• Given task
Quote, without change, all of the lines that follow.

• Dataset content
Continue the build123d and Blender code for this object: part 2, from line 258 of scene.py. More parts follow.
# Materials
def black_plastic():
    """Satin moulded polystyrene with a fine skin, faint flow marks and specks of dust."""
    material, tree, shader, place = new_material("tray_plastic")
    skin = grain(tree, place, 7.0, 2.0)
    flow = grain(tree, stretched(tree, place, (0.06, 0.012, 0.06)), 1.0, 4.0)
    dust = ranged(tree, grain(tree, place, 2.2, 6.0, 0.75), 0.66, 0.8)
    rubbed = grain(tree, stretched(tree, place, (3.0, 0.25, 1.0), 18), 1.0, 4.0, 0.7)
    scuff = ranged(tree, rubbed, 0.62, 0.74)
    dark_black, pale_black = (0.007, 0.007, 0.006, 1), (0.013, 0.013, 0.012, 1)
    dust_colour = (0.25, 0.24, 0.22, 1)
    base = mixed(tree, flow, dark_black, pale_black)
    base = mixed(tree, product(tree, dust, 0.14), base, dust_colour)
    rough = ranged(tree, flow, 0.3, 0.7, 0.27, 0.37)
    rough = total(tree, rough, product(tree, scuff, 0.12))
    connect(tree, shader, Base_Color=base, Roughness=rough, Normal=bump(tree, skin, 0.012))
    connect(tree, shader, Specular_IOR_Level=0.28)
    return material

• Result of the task
Continue the build123d and Blender code for this object: part 2, from line 258 of scene.py. More parts follow.
# Materials
def black_plastic():
    """Satin moulded polystyrene with a fine skin, faint flow marks and specks of dust."""
    material, tree, shader, place = new_material("tray_plastic")
    skin = grain(tree, place, 7.0, 2.0)
    flow = grain(tree, stretched(tree, place, (0.06, 0.012, 0.06)), 1.0, 4.0)
    dust = ranged(tree, grain(tree, place, 2.2, 6.0, 0.75), 0.66, 0.8)
    rubbed = grain(tree, stretched(tree, place, (3.0, 0.25, 1.0), 18), 1.0, 4.0, 0.7)
    scuff = ranged(tree, rubbed, 0.62, 0.74)
    dark_black, pale_black = (0.007, 0.007, 0.006, 1), (0.013, 0.013, 0.012, 1)
    dust_colour = (0.25, 0.24, 0.22, 1)
    base = mixed(tree, flow, dark_black, pale_black)
    base = mixed(tree, product(tree, dust, 0.14), base, dust_colour)
    rough = ranged(tree, flow, 0.3, 0.7, 0.27, 0.37)
    rough = total(tree, rough, product(tree, scuff, 0.12))
    connect(tree, shader, Base_Color=base, Roughness=rough, Normal=bump(tree, skin, 0.012))
    connect(tree, shader, Specular_IOR_Level=0.28)
    return material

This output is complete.